───── DATA SEGMENT ─────

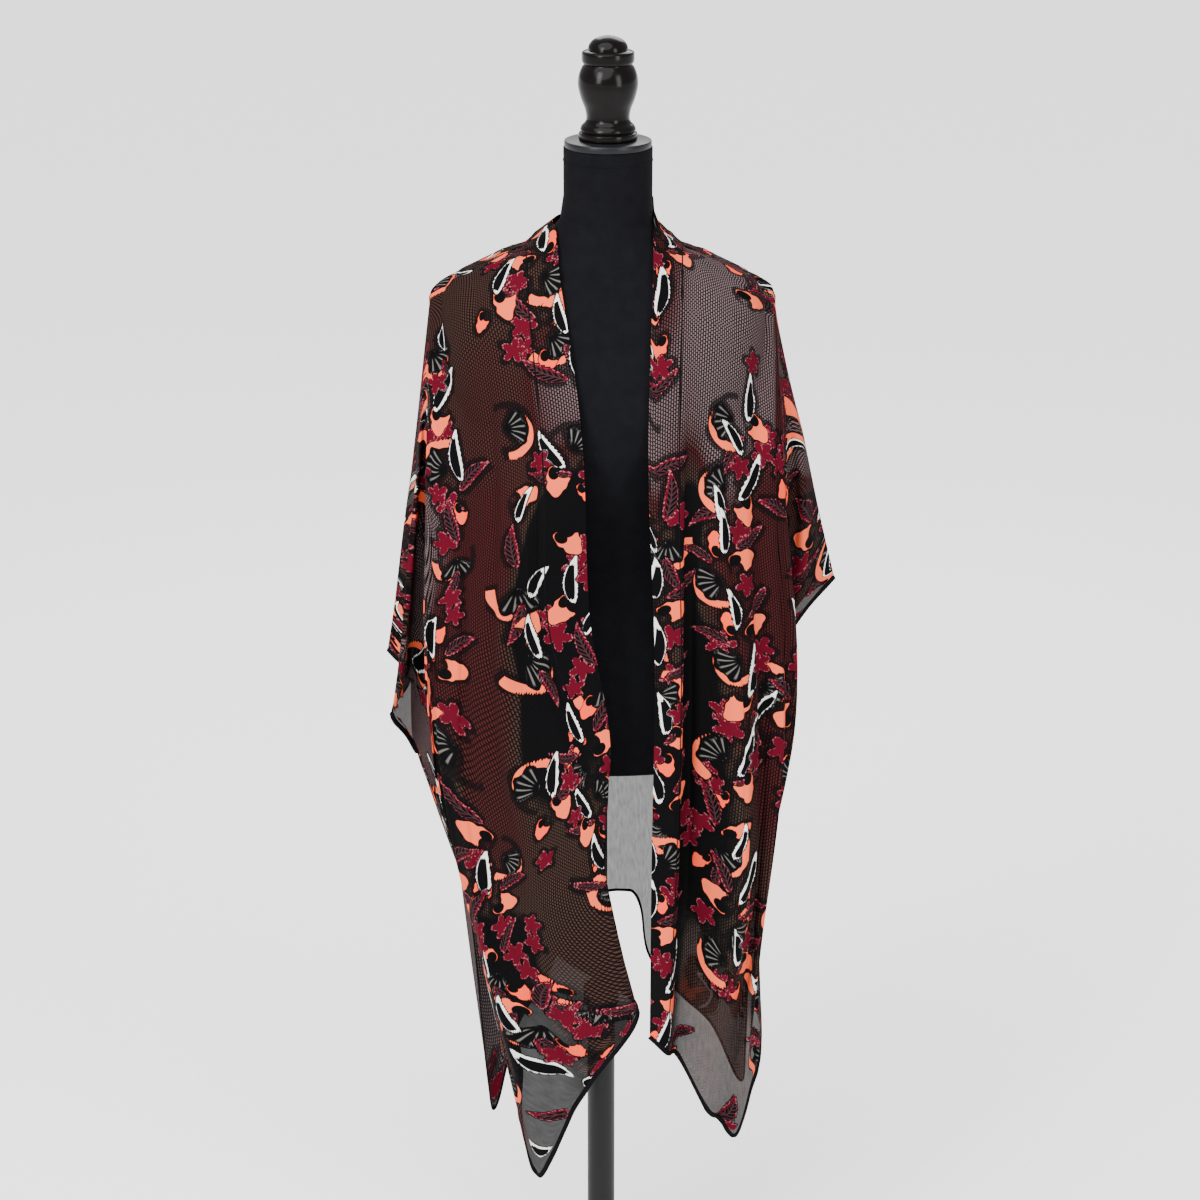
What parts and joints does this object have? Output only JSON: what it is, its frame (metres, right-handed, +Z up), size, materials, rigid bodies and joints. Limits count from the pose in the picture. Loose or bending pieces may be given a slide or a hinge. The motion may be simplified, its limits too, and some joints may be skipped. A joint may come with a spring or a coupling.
{
  "type": "open-front kimono on dress form stand",
  "caption": "Open-front sheer printed kimono wrap with wide cut-in sleeves, slit sides and pointed hems, worn by a limbless dress form on a pole stand.",
  "frame": {"origin": "on the floor, at the middle of the base plate's underside, under the pole", "axes": "+Z up, -Y out of the garment's open front, +X to the viewer's right"},
  "size_m": [0.5564, 0.3317, 1.685],
  "materials": {
    "printed_cloth": "sheer woven cloth with a dark all-over leaf and flower print",
    "printed_band": "folded band of the same printed cloth",
    "black_jersey": "fine matt stretch knit",
    "satin_cap": "satin black",
    "lacquered_wood": "turned, gloss black lacquer",
    "black_steel": "satin black powder coat",
    "black_plastic": "matt black"
  },
  "bodies": {
    "root": {"left_front": "printed_cloth", "left_front_band": "printed_band", "right_front": "printed_cloth", "right_front_band": "printed_band", "back": "printed_cloth", "neck_band": "printed_band", "form_torso": "black_jersey", "neck_cap": "satin_cap", "finial": "lacquered_wood", "base_plate": "black_steel", "lower_tube": "black_steel", "clamp_collar": "black_steel", "clamp_knob": "black_plastic", "upper_rod": "black_steel"}
  },
  "joints": []
}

─────

WHAT THE TASK REQUIRES:
Copy out the material word for word and line for line.

ANSWER BELOW:
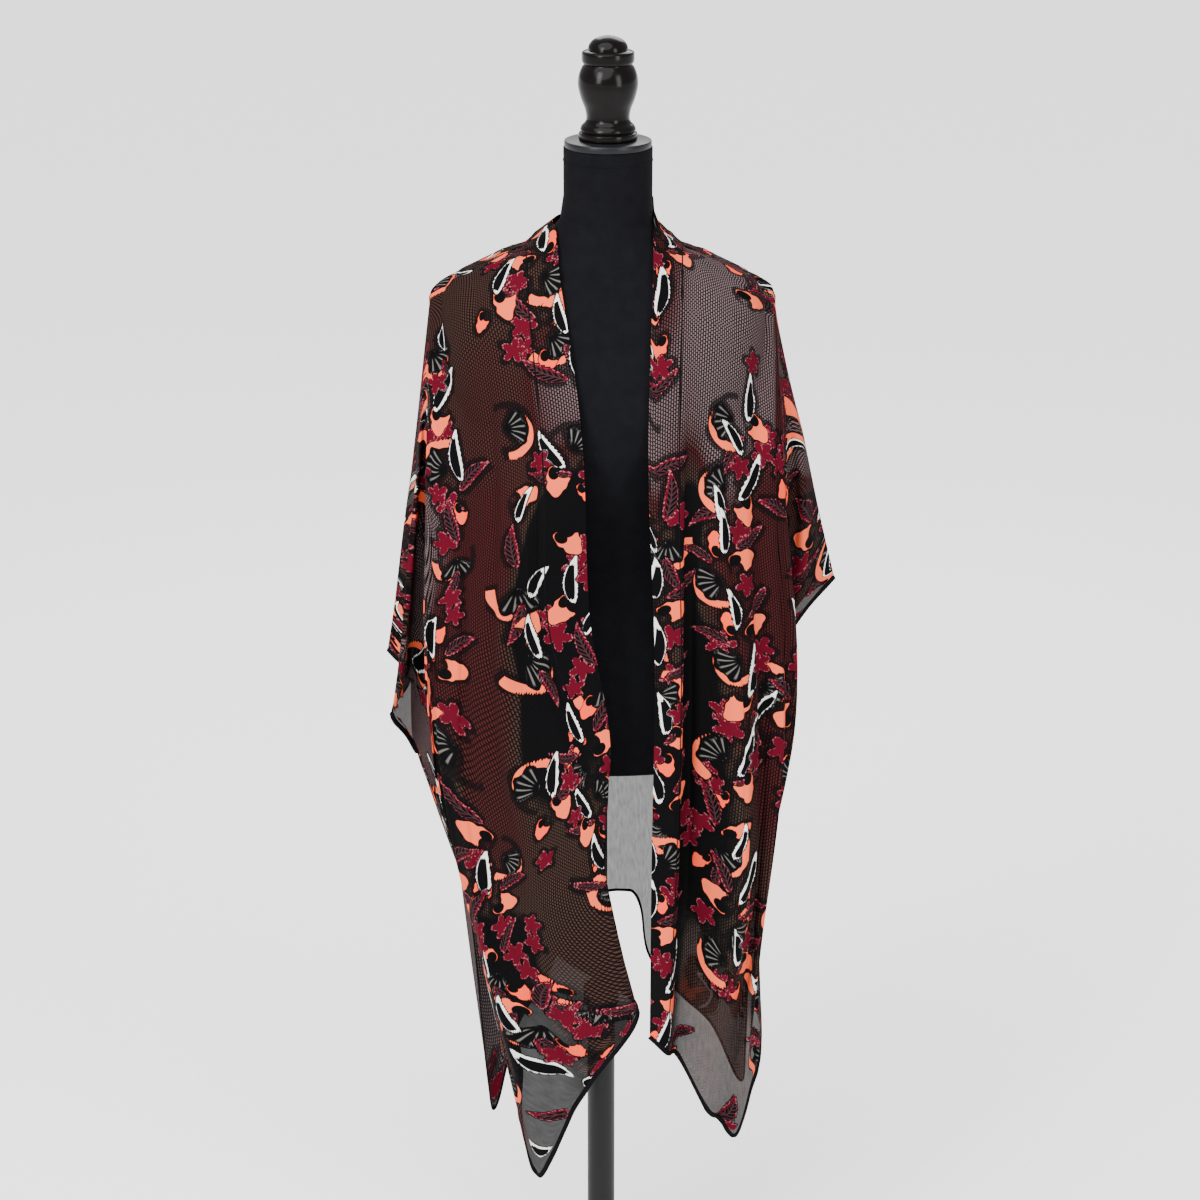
What parts and joints does this object have? Output only JSON: what it is, its frame (metres, right-handed, +Z up), size, materials, rigid bodies and joints. Limits count from the pose in the picture. Loose or bending pieces may be given a slide or a hinge. The motion may be simplified, its limits too, and some joints may be skipped. A joint may come with a spring or a coupling.
{
  "type": "open-front kimono on dress form stand",
  "caption": "Open-front sheer printed kimono wrap with wide cut-in sleeves, slit sides and pointed hems, worn by a limbless dress form on a pole stand.",
  "frame": {"origin": "on the floor, at the middle of the base plate's underside, under the pole", "axes": "+Z up, -Y out of the garment's open front, +X to the viewer's right"},
  "size_m": [0.5564, 0.3317, 1.685],
  "materials": {
    "printed_cloth": "sheer woven cloth with a dark all-over leaf and flower print",
    "printed_band": "folded band of the same printed cloth",
    "black_jersey": "fine matt stretch knit",
    "satin_cap": "satin black",
    "lacquered_wood": "turned, gloss black lacquer",
    "black_steel": "satin black powder coat",
    "black_plastic": "matt black"
  },
  "bodies": {
    "root": {"left_front": "printed_cloth", "left_front_band": "printed_band", "right_front": "printed_cloth", "right_front_band": "printed_band", "back": "printed_cloth", "neck_band": "printed_band", "form_torso": "black_jersey", "neck_cap": "satin_cap", "finial": "lacquered_wood", "base_plate": "black_steel", "lower_tube": "black_steel", "clamp_collar": "black_steel", "clamp_knob": "black_plastic", "upper_rod": "black_steel"}
  },
  "joints": []
}